*EXERCISE INSTRUCTIONS*. Every line in the listing is to be echoed verbatim.

*DATA SHOWN*.

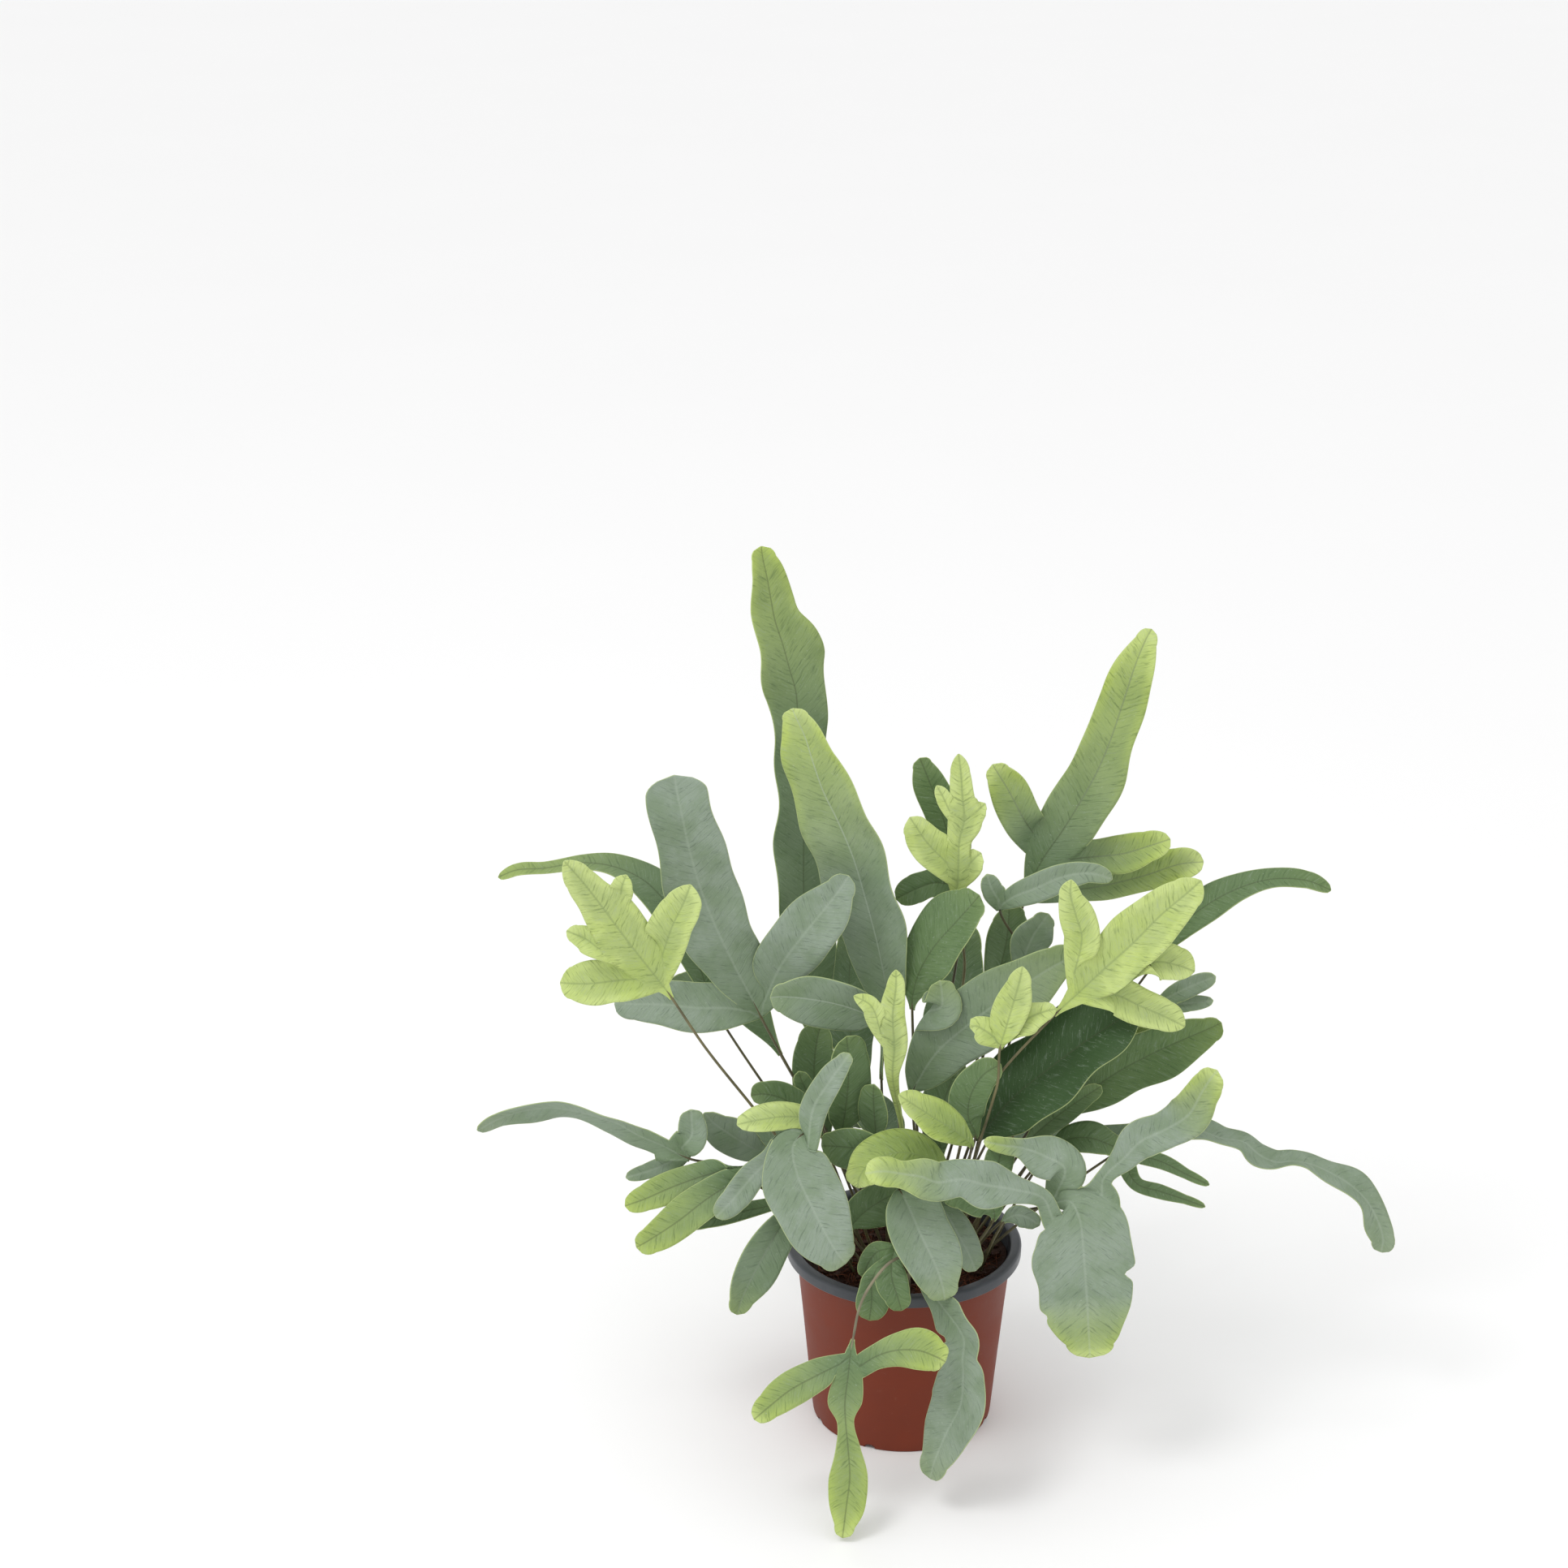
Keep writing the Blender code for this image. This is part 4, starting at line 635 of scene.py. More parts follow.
def grow_blade(name, material):
    """The fine blade of one frond with its lobes, thickened to both sides."""
    fronds = settings("fern_fronds")
    pitch, spacing = fronds.pitch / MM, fronds.vein_spacing / MM
    colour, _, wave, *_ = FRONDS[name]
    controls, blade, lobes = frond_controls(name)
    counts = [1] * blade + stretch_counts(controls[blade:], pitch)
    tip_power = YOUNG_TIP if colour == LIME else OLD_TIP
    rows, starts = smooth_rows(controls, counts, tip_power)
    rows, starts = rows[blade:], [s - starts[blade] for s in starts]
    frames = row_frames(rows)
    lead = sum(gaps_of(controls[:blade + 1]))
    cells = max(6, 2 * round(rows[:, 3].max() / pitch * 0.8))
    share = frames[2] / frames[2][-1]
    sheet = Sheet(wave, spacing, BITES.get(name, ()))
    made, grid = sheet.strip(rows, frames, cells, lead, share)
    sheet.ribs.append(grid[:, cells // 2])
    for side, index, points in lobes:
        low = max(starts[index], 0)
        stretch = made[low:starts[index + 1] + 1]
        grow_lobe(sheet, stretch, side, points, pitch, share[low], tip_power)
    return finish_blade(name, sheet, material, colour)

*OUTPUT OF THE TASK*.
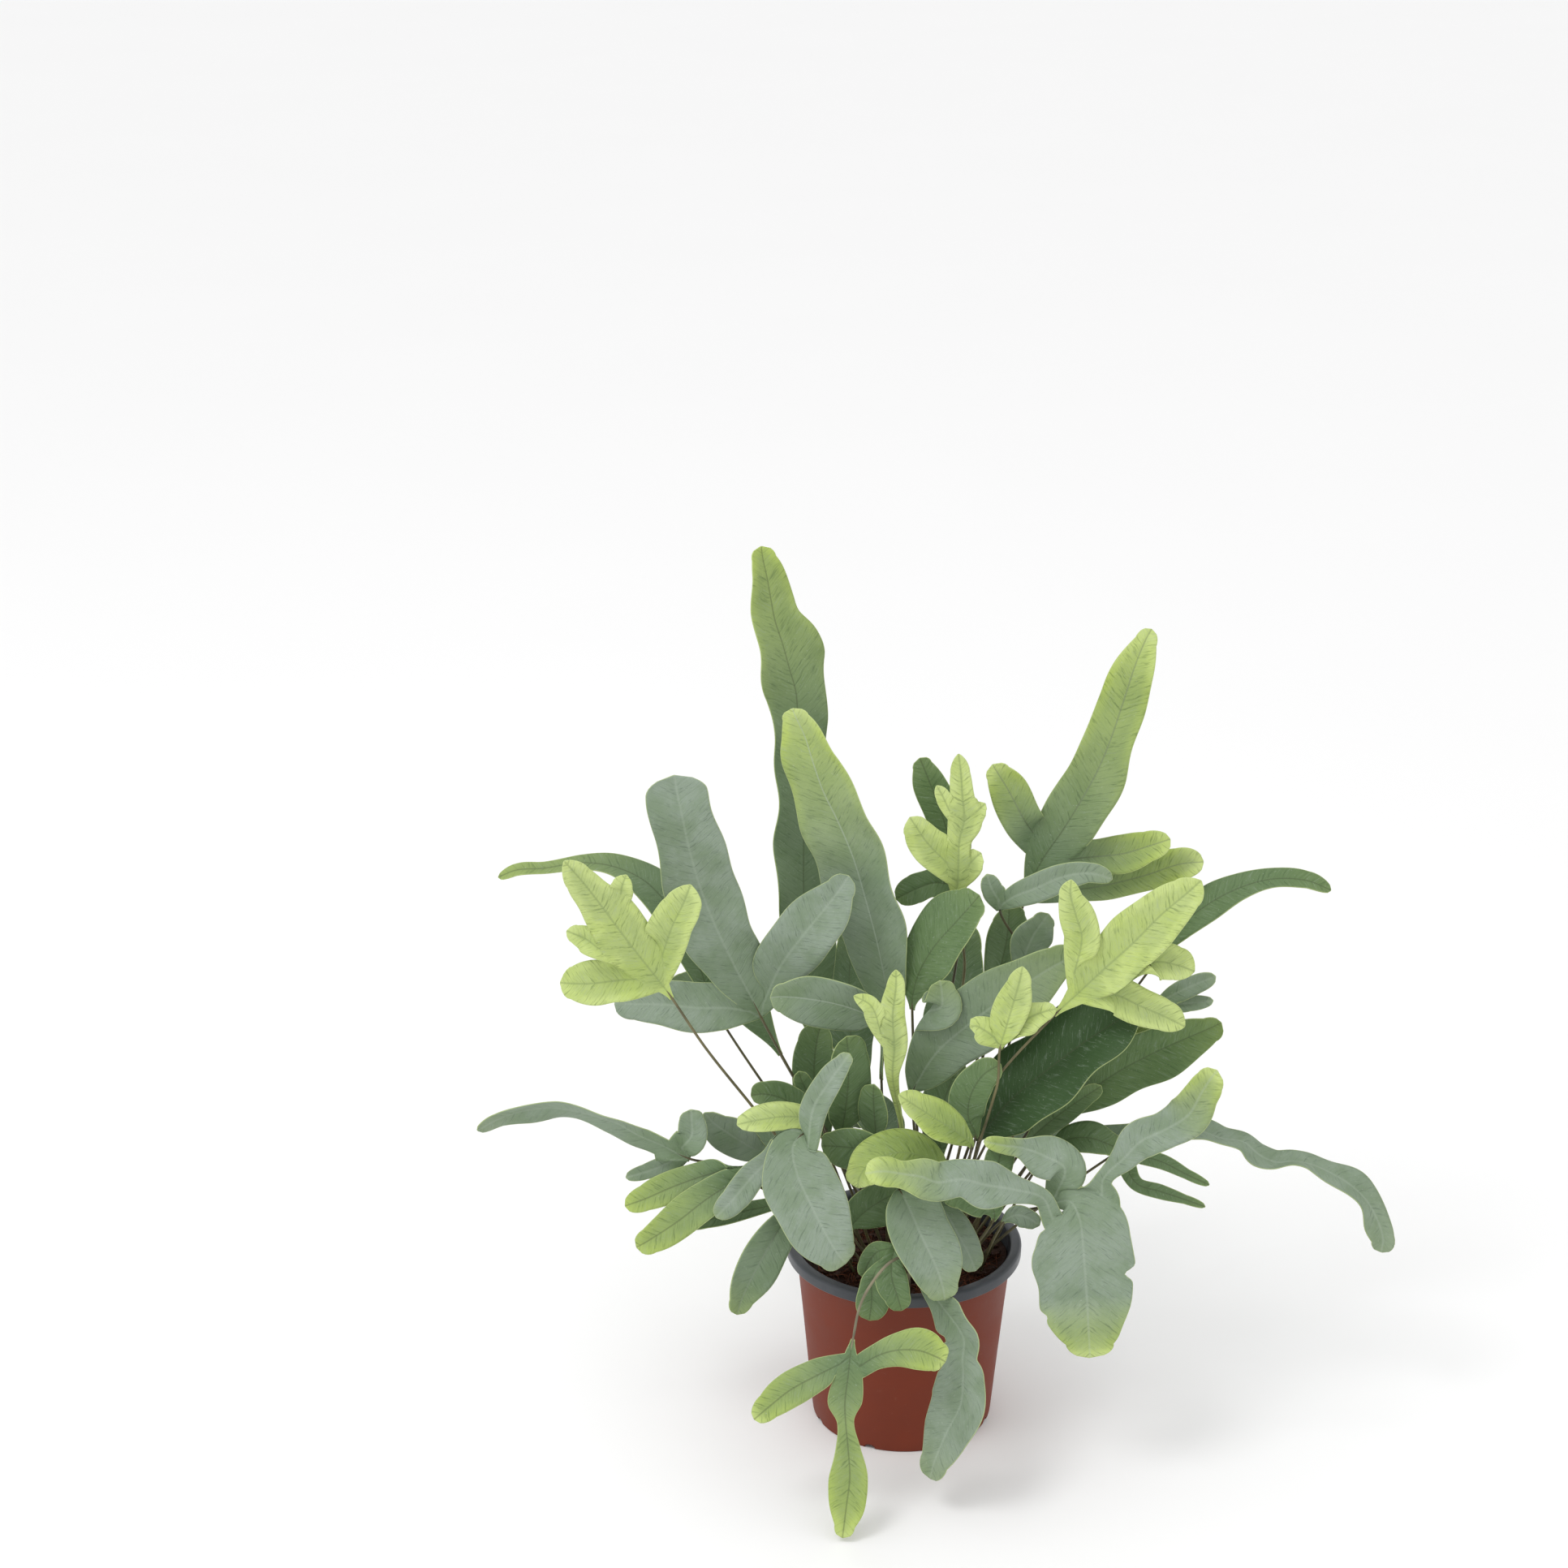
Keep writing the Blender code for this image. This is part 4, starting at line 635 of scene.py. More parts follow.
def grow_blade(name, material):
    """The fine blade of one frond with its lobes, thickened to both sides."""
    fronds = settings("fern_fronds")
    pitch, spacing = fronds.pitch / MM, fronds.vein_spacing / MM
    colour, _, wave, *_ = FRONDS[name]
    controls, blade, lobes = frond_controls(name)
    counts = [1] * blade + stretch_counts(controls[blade:], pitch)
    tip_power = YOUNG_TIP if colour == LIME else OLD_TIP
    rows, starts = smooth_rows(controls, counts, tip_power)
    rows, starts = rows[blade:], [s - starts[blade] for s in starts]
    frames = row_frames(rows)
    lead = sum(gaps_of(controls[:blade + 1]))
    cells = max(6, 2 * round(rows[:, 3].max() / pitch * 0.8))
    share = frames[2] / frames[2][-1]
    sheet = Sheet(wave, spacing, BITES.get(name, ()))
    made, grid = sheet.strip(rows, frames, cells, lead, share)
    sheet.ribs.append(grid[:, cells // 2])
    for side, index, points in lobes:
        low = max(starts[index], 0)
        stretch = made[low:starts[index + 1] + 1]
        grow_lobe(sheet, stretch, side, points, pitch, share[low], tip_power)
    return finish_blade(name, sheet, material, colour)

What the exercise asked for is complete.